Under Florida law, publishers are required to furnish instructional materials to the state that “may not exceed the lowest price at which they offer such instructional materials adoption or sale to any state or school district in the United States.”
Publishers also must “reduce automatically the price of the instructional materials to any district school to the extent that reductions are made” anywhere else in the country.
The law also requires publishers to “provide any instructional materials free of charge” to the same extent they are made free elsewhere.
Spicola and Komisar in March sent two letters outlining the whistleblower’s allegations to the top lawyers for the Department of Education, Attorney General Ashley Moody and Chief Financial Officer Jimmy Patronis.
The lawyers, responding to requests for more information, followed up with additional details showing disparate discounts or freebies among counties.
“Some out-of-state instructional materials publishers … engage in a pattern and practice of overcharging many Florida school districts resulting in false claims for payment being made against the state,” Spicola and Komisar wrote on May 5.
For example, the letter said Franklin County was “overcharged” $10,233.04 for English Language Arts textbooks for grades one through five, when compared to the adjusted price Miami-Dade County paid for the same products in 2021 after receiving free or discounted products. Hamilton County paid $19,383.55 more for materials for kindergarten, first grade and grades three through five, according to the whistleblower documents.
While $10,000 may not seem like a lot of money in some districts, the amount represents more than 10 percent of the $89,000 total allocation Franklin County receives for instructional materials. The overall poverty rate in the North Florida coastal county’s schools, which serve approximately 1,200 students, is about 80 percent, Franklin County Superintendent of Schools Steve Lanier told the News Service.
“We’ll take whatever we can get. I don’t think it’s fair that we would pay for something that a larger school district may get (for free),” Lanier said. “I’m looking forward to seeing what’s going to happen on this. I appreciate somebody being honest about the situation and letting us know. … We’re hoping that it’s going to be something positive for us.”
Hamilton County Superintendent of Schools Dorothy Wetherington-Zamora said the roughly $20,000 price differential makes up about 15 percent of her district’s $130,000 total allocation for instructional materials. The per-unit cost difference “directly impacts our students,” she said.
“So $20,000, obviously, in a small district such as we serve, could go a long way … if this actually turns out to be something that has been done,” she said.
The district “could definitely expand our purchasing power,” if reimbursements or credits are made available.

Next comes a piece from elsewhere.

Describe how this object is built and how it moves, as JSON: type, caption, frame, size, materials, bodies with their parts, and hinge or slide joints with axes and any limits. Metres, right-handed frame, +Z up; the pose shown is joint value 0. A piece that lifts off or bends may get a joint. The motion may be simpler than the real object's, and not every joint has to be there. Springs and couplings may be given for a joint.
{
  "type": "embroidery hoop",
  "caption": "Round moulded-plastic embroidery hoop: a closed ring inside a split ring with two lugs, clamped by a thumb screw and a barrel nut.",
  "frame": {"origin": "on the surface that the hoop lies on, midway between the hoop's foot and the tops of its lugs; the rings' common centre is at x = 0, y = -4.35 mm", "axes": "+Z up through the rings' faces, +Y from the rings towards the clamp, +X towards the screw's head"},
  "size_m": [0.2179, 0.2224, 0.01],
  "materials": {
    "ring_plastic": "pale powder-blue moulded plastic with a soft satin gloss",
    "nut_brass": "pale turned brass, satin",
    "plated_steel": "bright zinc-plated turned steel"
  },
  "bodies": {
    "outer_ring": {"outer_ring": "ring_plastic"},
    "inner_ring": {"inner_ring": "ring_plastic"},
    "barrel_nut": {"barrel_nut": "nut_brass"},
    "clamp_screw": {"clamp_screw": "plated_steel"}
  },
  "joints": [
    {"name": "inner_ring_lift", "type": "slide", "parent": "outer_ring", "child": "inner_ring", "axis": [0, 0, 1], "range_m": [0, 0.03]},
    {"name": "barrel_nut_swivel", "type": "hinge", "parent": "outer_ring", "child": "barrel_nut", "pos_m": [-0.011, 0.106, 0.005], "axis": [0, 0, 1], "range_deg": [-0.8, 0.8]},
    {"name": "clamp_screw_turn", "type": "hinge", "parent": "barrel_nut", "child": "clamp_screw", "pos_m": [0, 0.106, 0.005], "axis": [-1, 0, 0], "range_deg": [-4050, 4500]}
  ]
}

State education officials are reviewing the whistleblower’s allegations, according to Department of Education spokeswoman Cassie Palelis.
“Textbook prices are set as part of the state’s approval process for curriculum, and they are meant to provide financial surety for districts and schools. We take complaints regarding the violation of these processes very seriously. At this time, we are engaged in a deliberate, detailed and thorough process of reviewing the complaints to determine whether Florida law was either complied with or broken,” Palelis said in an email. “If there were violations of Florida law, then those responsible will be held accountable. In the meantime, in fairness to all involved, it would be wrong to presume compliance or noncompliance with Florida law, until the matter is fully reviewed.”
The practice of publishers providing free or deeply discounted books to certain school districts isn’t new.
A 2003 report by the Legislature’s Office of Program Policy Analysis and Government Accountability, or OPPAGA, flagged the issue. A follow-up report two years later said the Department of Education had “taken steps to ensure that all districts receive the same free materials, but more could be done.”
The education department’s “ability to monitor compliance with this requirement is hindered because some publisher representatives are reportedly dealing directly with individual schools rather than school districts,” the 2005 report said.
Districts don’t have any way of knowing what special deals are being offered elsewhere because the deals aren’t publicly posted, Doolin said.
He wants state officials to calculate the value of benefits provided to certain districts and not to others and is seeking retroactive reimbursement of benefits or a forward credit for districts that didn’t receive equivalent prices or free materials.
Doolin also suggested that the state might need to change its purchasing process to ensure that all districts are provided equivalent benefits and prices from publishers.